I've noticed a lot of this black and white argument around the conservative blogs today. I hate that, because no one is ever 100% for or against something, we all have our doubts in our own convictions now and then.

k2aggie07 said...

The difference lies in this: human nature is human nature, and it can be extrapolated from limited social interactions on the small group scale all the way up into international conflicts.

Any time you have a group of people you'll have group dynamics that will fall into ordered, predictable cause-and-effect relationships. This is psychology, sociology, anthropology, etc, and I'm not going to pretend to be an expert in the field.

Anyway, you've surely interacted or played a part in group dynamics. You know that people run the gamut from nice to mean, good to bad, kind to cruel. Human personalities are, like most things in nature, subject to normal distribution in the form of a bell curve.

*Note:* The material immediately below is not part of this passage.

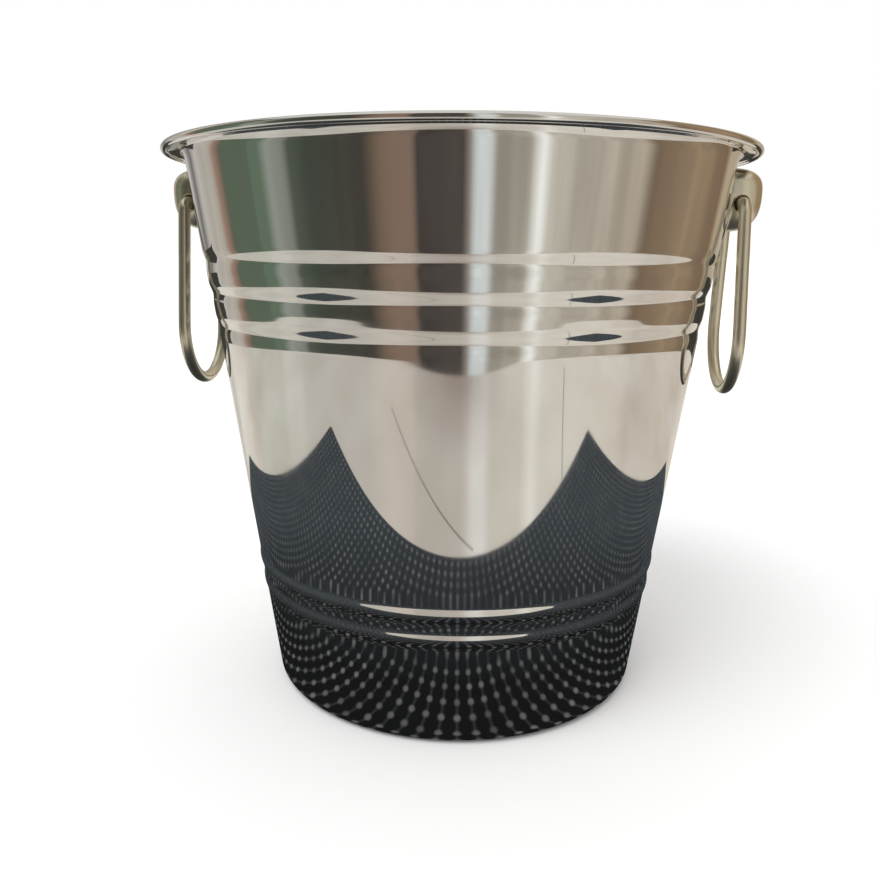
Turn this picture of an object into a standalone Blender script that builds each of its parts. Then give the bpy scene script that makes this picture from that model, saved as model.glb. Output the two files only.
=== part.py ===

That means that the vast majority of people are smack dab in the middle, with only a very few percent being saints, or truly evil, twisted folks.

Based entirely on those facts, I can tell you that war will never go away. For ever idealistic dreamer, theres a balance on the other side of a scheming, evil, corrupt, powerhungry individual. For every leader in the world that finds bloodshed distasteful (and I think Bush falls into this category) there's another who exults in the power that allows him to kill others. Bell curve.

Because of this, and other cultural dynamics such as the idea of fixed wealth and "the have vs. have-nots" war will never go away. The only way to really prevent wars is open trade. I'll make a prediction: as long as trade between China and the US is good, we will never have a war with them.

The only reason to go to war over economics (and really, all wars are rooted in economics) is if you think that there is no easier / simpler alternative. As long as you ascribe to the world view that wealth is infinite, can be generated, there is no reason to effectively steal wealth from another country. This is why fixed-wealth mentality is so dangerous.